* _WHAT THE TASK ASKS_: Output only the lines running from the line bearing "for name, shape" through the line bearing "if empty is", character for character.

Records with modeling code:

- - -

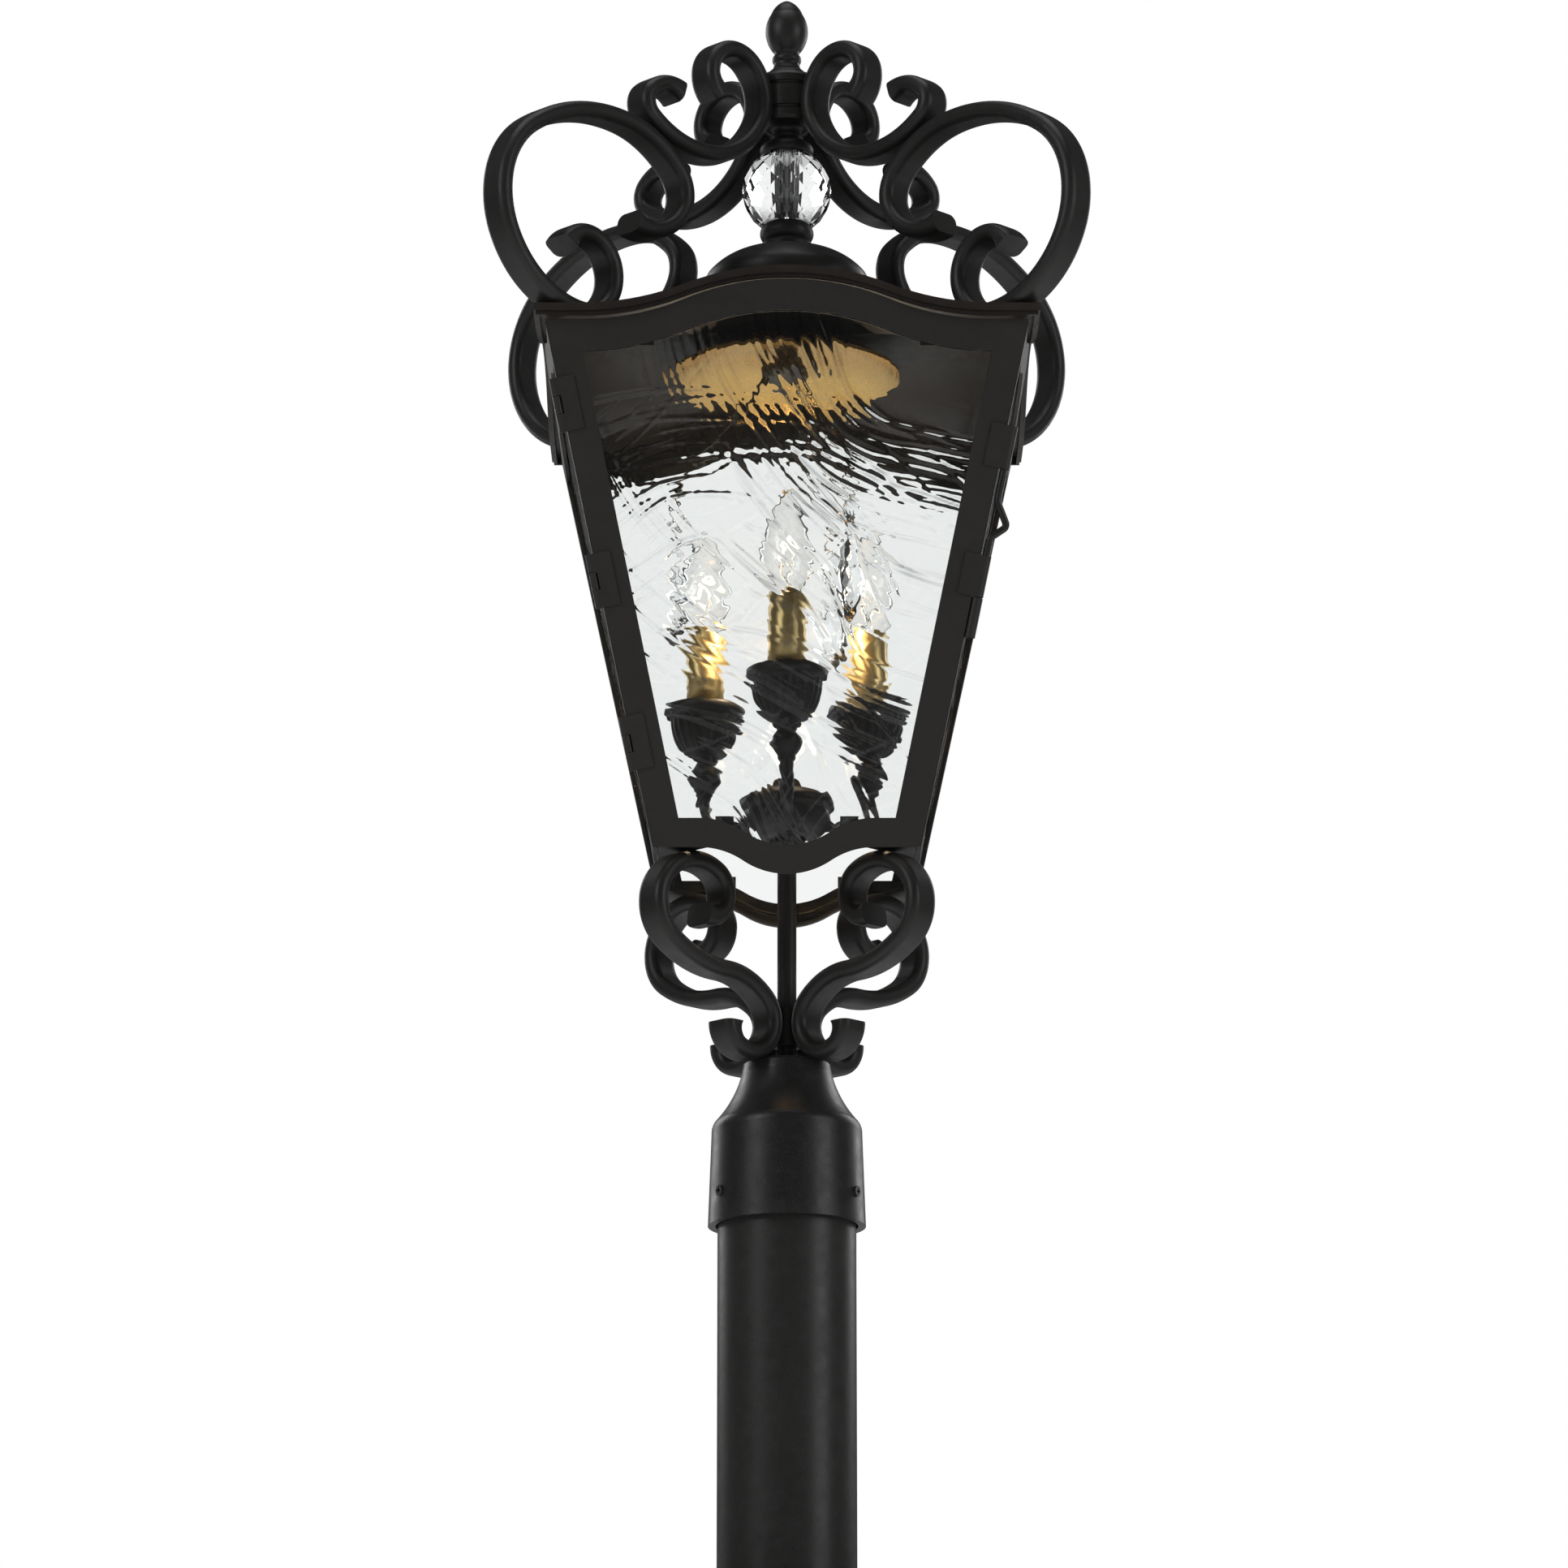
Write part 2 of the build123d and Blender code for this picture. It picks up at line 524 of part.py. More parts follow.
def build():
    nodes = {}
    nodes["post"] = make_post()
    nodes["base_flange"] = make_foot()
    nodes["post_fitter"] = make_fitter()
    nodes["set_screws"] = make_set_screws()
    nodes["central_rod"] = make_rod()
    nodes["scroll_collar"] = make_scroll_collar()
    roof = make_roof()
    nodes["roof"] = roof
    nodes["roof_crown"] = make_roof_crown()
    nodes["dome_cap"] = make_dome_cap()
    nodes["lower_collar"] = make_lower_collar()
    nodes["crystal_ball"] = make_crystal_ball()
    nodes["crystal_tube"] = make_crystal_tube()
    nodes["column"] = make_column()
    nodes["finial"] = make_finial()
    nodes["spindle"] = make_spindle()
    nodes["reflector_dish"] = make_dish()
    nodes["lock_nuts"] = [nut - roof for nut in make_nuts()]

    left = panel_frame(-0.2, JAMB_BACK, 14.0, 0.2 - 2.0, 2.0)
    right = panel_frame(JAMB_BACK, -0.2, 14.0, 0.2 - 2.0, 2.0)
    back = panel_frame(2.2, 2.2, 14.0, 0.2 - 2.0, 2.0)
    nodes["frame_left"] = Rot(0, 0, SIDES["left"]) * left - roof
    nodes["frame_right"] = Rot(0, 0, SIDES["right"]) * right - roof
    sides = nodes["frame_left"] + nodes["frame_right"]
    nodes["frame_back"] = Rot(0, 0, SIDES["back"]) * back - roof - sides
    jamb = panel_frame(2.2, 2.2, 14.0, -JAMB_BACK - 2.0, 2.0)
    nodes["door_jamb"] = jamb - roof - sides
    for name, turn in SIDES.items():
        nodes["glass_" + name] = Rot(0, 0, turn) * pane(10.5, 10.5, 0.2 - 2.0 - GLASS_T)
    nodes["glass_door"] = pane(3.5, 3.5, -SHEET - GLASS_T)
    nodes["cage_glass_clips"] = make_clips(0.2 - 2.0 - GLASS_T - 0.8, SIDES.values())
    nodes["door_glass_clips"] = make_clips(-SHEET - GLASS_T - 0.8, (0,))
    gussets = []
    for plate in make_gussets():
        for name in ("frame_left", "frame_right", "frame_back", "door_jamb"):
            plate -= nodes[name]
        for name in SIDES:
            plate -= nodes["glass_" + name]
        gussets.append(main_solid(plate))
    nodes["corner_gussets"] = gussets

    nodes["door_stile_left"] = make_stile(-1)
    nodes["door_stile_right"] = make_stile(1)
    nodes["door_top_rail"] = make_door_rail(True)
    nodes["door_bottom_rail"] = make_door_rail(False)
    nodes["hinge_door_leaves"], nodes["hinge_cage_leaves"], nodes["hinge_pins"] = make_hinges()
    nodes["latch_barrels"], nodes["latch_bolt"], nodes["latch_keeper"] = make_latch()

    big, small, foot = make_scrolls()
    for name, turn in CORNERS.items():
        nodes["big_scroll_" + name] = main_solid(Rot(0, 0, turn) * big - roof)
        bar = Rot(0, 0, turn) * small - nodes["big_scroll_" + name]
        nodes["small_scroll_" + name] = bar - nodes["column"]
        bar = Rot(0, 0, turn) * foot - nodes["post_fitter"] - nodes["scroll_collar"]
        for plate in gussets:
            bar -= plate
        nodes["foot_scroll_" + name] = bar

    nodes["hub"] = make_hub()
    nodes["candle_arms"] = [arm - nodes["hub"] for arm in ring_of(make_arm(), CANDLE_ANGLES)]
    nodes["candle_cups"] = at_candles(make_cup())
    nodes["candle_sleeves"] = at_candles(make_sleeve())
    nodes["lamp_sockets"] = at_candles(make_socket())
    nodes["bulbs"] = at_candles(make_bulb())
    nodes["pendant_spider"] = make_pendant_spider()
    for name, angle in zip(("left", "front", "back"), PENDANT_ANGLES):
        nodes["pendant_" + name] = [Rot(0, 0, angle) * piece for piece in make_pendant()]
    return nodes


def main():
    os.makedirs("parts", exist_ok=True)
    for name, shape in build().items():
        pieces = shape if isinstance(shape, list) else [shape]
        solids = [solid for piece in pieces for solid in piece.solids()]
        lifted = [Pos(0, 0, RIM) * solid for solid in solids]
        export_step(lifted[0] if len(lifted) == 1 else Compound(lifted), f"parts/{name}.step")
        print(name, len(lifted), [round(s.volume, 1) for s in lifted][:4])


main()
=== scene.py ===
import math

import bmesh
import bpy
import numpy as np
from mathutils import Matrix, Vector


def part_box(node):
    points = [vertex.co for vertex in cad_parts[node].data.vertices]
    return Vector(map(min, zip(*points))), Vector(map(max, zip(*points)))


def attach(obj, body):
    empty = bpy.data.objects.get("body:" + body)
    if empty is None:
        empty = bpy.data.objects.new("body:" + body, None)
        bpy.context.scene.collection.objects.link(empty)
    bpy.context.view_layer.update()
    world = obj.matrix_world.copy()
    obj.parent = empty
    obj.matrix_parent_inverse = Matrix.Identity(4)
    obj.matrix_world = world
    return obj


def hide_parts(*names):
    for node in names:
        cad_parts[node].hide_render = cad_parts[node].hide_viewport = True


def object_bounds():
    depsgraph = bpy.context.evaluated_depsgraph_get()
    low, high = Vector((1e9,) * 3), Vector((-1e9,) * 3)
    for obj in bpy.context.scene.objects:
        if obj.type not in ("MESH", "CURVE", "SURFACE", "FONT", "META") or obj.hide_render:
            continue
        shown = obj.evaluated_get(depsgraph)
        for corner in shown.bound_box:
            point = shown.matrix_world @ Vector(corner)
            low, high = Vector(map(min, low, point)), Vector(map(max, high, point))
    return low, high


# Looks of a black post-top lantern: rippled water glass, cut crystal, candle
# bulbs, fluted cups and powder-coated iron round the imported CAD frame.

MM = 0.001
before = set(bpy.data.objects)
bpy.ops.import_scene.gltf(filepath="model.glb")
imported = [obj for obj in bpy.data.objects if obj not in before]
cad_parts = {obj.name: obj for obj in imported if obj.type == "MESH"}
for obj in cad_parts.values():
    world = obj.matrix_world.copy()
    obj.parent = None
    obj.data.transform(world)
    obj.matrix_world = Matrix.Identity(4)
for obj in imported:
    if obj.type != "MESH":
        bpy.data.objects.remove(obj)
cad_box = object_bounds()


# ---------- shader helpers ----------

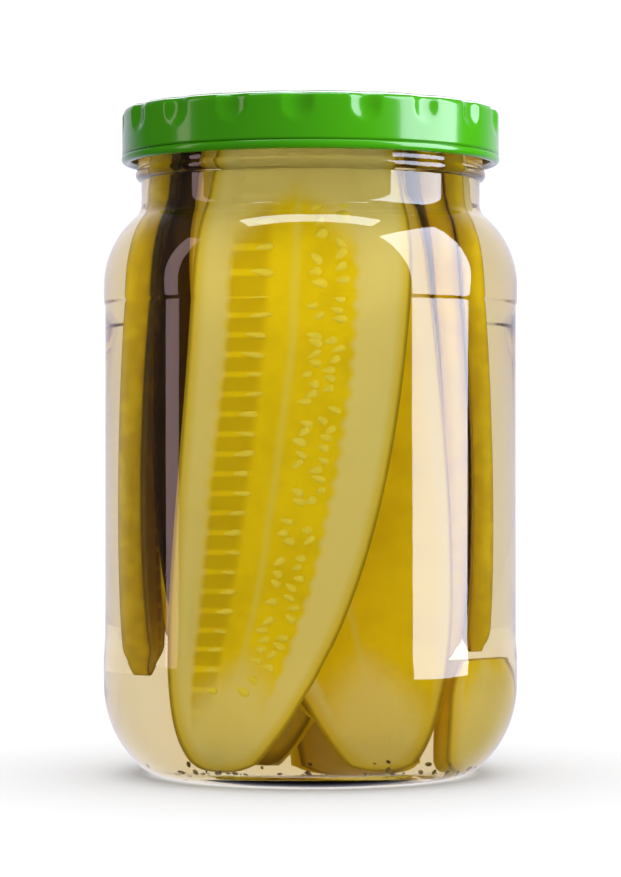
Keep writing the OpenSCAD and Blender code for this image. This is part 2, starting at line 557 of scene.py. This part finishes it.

- - -

* _ANSWER TO THIS EXERCISE_:
    for name, shape in build().items():
        pieces = shape if isinstance(shape, list) else [shape]
        solids = [solid for piece in pieces for solid in piece.solids()]
        lifted = [Pos(0, 0, RIM) * solid for solid in solids]
        export_step(lifted[0] if len(lifted) == 1 else Compound(lifted), f"parts/{name}.step")
        print(name, len(lifted), [round(s.volume, 1) for s in lifted][:4])


main()
=== scene.py ===
import math

import bmesh
import bpy
import numpy as np
from mathutils import Matrix, Vector


def part_box(node):
    points = [vertex.co for vertex in cad_parts[node].data.vertices]
    return Vector(map(min, zip(*points))), Vector(map(max, zip(*points)))


def attach(obj, body):
    empty = bpy.data.objects.get("body:" + body)
    if empty is None:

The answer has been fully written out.